• [Supplied material]
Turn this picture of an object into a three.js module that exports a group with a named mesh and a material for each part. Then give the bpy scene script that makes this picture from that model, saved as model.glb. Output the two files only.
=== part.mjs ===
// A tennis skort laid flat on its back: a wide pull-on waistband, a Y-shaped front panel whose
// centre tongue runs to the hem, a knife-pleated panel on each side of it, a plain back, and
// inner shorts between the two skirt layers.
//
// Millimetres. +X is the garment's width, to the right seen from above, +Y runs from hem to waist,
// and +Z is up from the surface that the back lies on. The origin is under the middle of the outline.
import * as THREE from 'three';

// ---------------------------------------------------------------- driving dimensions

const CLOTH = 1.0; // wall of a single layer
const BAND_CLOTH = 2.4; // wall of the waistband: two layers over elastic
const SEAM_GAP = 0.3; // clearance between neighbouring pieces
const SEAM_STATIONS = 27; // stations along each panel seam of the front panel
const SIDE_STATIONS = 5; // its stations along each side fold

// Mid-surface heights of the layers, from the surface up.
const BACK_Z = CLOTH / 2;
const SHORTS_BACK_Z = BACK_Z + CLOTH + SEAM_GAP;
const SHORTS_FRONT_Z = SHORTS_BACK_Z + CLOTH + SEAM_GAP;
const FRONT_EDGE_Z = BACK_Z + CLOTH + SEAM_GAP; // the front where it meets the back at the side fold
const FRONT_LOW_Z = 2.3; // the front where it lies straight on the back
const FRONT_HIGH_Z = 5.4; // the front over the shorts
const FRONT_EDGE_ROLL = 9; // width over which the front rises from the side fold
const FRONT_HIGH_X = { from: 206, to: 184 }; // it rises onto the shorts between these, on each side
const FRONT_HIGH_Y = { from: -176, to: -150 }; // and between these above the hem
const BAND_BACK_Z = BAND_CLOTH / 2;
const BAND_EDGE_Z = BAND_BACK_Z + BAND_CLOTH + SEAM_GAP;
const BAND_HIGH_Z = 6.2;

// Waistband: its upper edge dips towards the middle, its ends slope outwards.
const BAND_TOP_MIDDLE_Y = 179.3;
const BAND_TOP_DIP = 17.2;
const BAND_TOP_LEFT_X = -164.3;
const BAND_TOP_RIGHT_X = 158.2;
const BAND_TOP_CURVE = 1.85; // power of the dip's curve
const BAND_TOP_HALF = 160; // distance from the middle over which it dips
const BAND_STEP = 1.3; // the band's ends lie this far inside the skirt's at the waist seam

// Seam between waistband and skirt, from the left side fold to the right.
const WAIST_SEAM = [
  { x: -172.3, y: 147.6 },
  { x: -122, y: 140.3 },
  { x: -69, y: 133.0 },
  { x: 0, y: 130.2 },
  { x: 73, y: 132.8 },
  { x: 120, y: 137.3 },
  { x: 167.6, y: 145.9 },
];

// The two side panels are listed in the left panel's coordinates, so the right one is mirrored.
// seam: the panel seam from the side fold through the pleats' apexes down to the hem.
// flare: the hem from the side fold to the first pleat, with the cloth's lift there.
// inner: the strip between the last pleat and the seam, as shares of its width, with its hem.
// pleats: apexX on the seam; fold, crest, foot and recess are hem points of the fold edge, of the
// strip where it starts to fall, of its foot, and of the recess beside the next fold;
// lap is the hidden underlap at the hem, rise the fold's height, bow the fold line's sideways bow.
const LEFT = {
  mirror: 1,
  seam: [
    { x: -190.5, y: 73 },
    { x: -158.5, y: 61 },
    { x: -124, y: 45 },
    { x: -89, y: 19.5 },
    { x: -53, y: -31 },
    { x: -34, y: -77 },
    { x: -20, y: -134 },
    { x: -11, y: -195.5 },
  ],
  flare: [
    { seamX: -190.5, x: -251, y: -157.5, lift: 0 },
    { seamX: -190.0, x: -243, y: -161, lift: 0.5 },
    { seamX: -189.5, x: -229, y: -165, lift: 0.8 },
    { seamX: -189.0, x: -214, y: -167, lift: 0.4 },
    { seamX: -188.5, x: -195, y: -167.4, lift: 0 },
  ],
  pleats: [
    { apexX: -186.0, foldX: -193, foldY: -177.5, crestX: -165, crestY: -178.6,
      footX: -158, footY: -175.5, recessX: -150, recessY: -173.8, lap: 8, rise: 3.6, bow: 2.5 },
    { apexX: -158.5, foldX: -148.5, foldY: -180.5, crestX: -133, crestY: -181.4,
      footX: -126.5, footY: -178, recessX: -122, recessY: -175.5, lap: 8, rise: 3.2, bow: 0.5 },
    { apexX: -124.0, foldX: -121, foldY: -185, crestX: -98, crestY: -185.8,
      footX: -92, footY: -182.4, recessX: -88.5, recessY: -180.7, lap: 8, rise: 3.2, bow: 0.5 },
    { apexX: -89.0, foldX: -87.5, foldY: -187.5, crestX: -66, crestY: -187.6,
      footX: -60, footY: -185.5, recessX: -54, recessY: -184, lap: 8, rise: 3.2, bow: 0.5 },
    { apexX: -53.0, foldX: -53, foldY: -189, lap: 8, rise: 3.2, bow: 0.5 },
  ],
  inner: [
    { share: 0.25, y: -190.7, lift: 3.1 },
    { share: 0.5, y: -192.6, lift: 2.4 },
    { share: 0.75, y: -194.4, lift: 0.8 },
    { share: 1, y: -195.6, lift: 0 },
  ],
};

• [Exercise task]
Quote verbatim the opening lines of the listing above, ending with the line where "const BAND_HIGH_Z = 6.2;" appears; include both endpoints and nothing more.

• [Final result]
Turn this picture of an object into a three.js module that exports a group with a named mesh and a material for each part. Then give the bpy scene script that makes this picture from that model, saved as model.glb. Output the two files only.
=== part.mjs ===
// A tennis skort laid flat on its back: a wide pull-on waistband, a Y-shaped front panel whose
// centre tongue runs to the hem, a knife-pleated panel on each side of it, a plain back, and
// inner shorts between the two skirt layers.
//
// Millimetres. +X is the garment's width, to the right seen from above, +Y runs from hem to waist,
// and +Z is up from the surface that the back lies on. The origin is under the middle of the outline.
import * as THREE from 'three';

// ---------------------------------------------------------------- driving dimensions

const CLOTH = 1.0; // wall of a single layer
const BAND_CLOTH = 2.4; // wall of the waistband: two layers over elastic
const SEAM_GAP = 0.3; // clearance between neighbouring pieces
const SEAM_STATIONS = 27; // stations along each panel seam of the front panel
const SIDE_STATIONS = 5; // its stations along each side fold

// Mid-surface heights of the layers, from the surface up.
const BACK_Z = CLOTH / 2;
const SHORTS_BACK_Z = BACK_Z + CLOTH + SEAM_GAP;
const SHORTS_FRONT_Z = SHORTS_BACK_Z + CLOTH + SEAM_GAP;
const FRONT_EDGE_Z = BACK_Z + CLOTH + SEAM_GAP; // the front where it meets the back at the side fold
const FRONT_LOW_Z = 2.3; // the front where it lies straight on the back
const FRONT_HIGH_Z = 5.4; // the front over the shorts
const FRONT_EDGE_ROLL = 9; // width over which the front rises from the side fold
const FRONT_HIGH_X = { from: 206, to: 184 }; // it rises onto the shorts between these, on each side
const FRONT_HIGH_Y = { from: -176, to: -150 }; // and between these above the hem
const BAND_BACK_Z = BAND_CLOTH / 2;
const BAND_EDGE_Z = BAND_BACK_Z + BAND_CLOTH + SEAM_GAP;
const BAND_HIGH_Z = 6.2;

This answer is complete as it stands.